Another type of damage that may occur as a result of a car accident is property damage to the vehicle(s) involved (Tin damage). Here, the Compensation Law does not apply, since the invalidation of the claim is based on the question of who is to blame and who is the party responsible for the accident, therefore the claim is based on the Torts Ordinance.
In this case, if the owner of the damaged vehicle believes that the other party is responsible for the accident, he can sue him and also sue the insurance company that insures the other vehicle insured with third-party insurance, if such insurance is available. One of the basic documents that the claimant must prepare is an expert opinion from a vehicle appraiser, who inspects the damaged vehicle and assesses the damages caused to that vehicle. Generally, the expert opinion consists of three types of damage, or the so-called “direct damage”, including details of the works, spare parts, and loss of value.

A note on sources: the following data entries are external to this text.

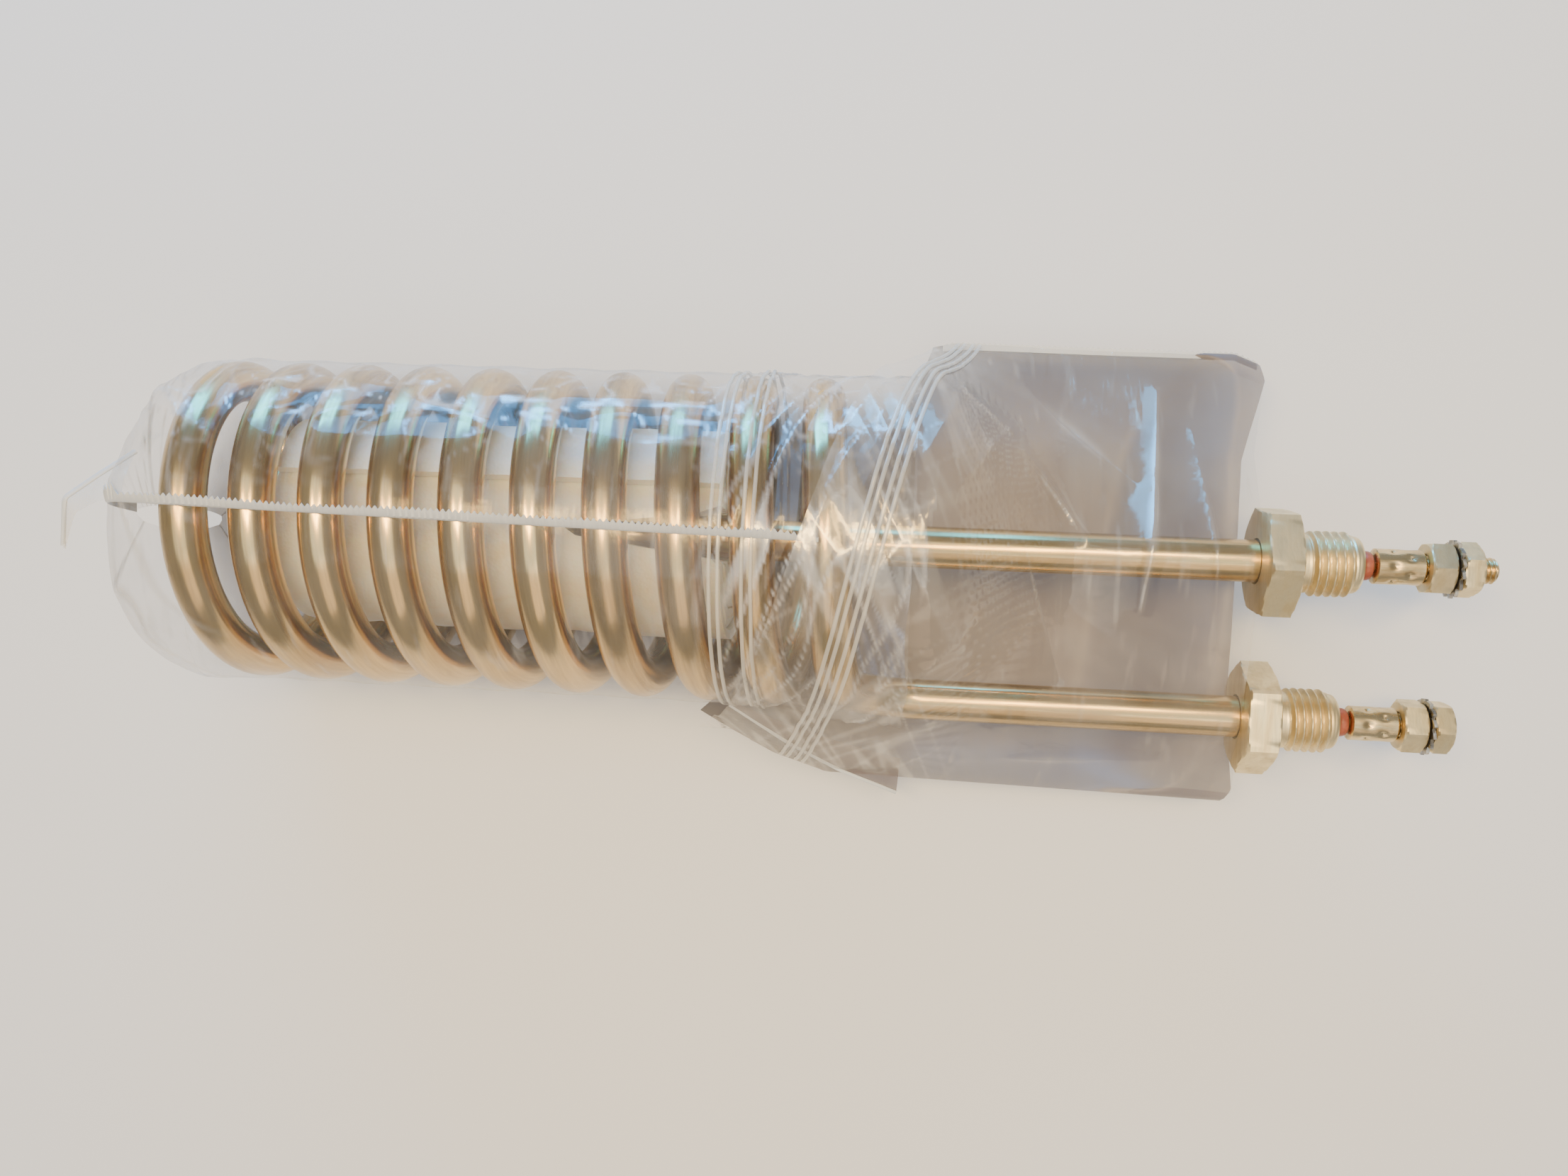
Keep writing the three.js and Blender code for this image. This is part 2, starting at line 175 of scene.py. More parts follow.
# Thin film: cloudiness in patches, and fine whitish stress lines
def hazeGroup():
    tree, given, out = newGroup("filmHaze", {
        "Clear": ("NodeSocketFloat", 0.05), "Cloudy": ("NodeSocketFloat", 0.2),
        "Scratches": ("NodeSocketFloat", 0.3), "Patch Scale": ("NodeSocketFloat", 28.0),
    }, {"Haze": "NodeSocketFloat", "Height": "NodeSocketFloat"})
    place = objectPlace(tree)
    patches = addNode(tree, "ShaderNodeTexNoise", {"Vector": place, "Scale": given["Patch Scale"],
                                                   "Detail": 4.0, "Roughness": 0.55, "Distortion": 0.8})
    cloud = spread(tree, patches.outputs["Fac"], 0.38, 0.68)
    slanted = addNode(tree, "ShaderNodeMapping", {"Vector": place, "Rotation": (0, 0, 0.42),
                                                  "Scale": (1.0, 0.09, 0.3)})
    lines = addNode(tree, "ShaderNodeTexNoise", {"Vector": slanted.outputs[0], "Scale": 420.0,
                                                 "Detail": 2.0, "Roughness": 0.5})
    scratch = mathNode(tree, "MULTIPLY", spread(tree, lines.outputs["Fac"], 0.6, 0.72), given["Scratches"])
    base = mathNode(tree, "MULTIPLY_ADD", cloud, mathNode(tree, "SUBTRACT", given["Cloudy"], given["Clear"]),
                    given["Clear"])
    tree.links.new(mathNode(tree, "ADD", base, scratch, clamp=True), out["Haze"])
    fine = addNode(tree, "ShaderNodeTexNoise", {"Vector": place, "Scale": 240.0, "Detail": 3.0})
    tree.links.new(mathNode(tree, "ADD", fine.outputs["Fac"], lines.outputs["Fac"]), out["Height"])
    return tree


metalGrain, edgeWear, filmHaze = grainGroup(), wearGroup(), hazeGroup()


def newMaterial(name, **plain):
    material = bpy.data.materials.new(name)
    material.use_nodes = True
    tree = material.node_tree
    shader = tree.nodes["Principled BSDF"]
    for label, value in plain.items():
        shader.inputs[label.replace("_", " ")].default_value = value
    return material, tree, shader


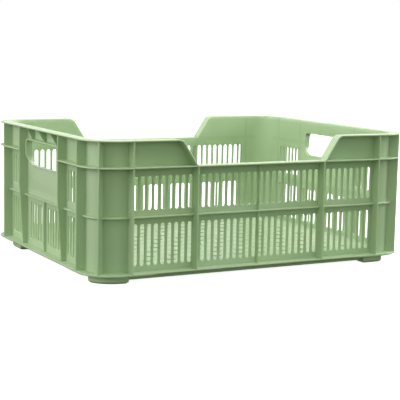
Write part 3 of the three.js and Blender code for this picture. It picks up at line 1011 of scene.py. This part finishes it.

If the claimant of the damaged car is insured with comprehensive car insurance, then there is an option whereby the claimant can activate the comprehensive insurance by presenting a demand/lawsuit against the comprehensive insurance company and receive compensation from them, then the comprehensive insurance company can sue the other vehicle for the amounts paid by them, or which is called a subrogation claim. It should be noted that activating the comprehensive insurance and receiving compensation from them is not related to the question of who is at fault, since the vehicle is insured with such insurance. On the other hand, the subrogation claim of the comprehensive insurance company is subjected to the question of responsibility. To fully or partially recover the funds they paid or part of them, they must prove that the other vehicle is responsible for the accident and the damages caused by that vehicle.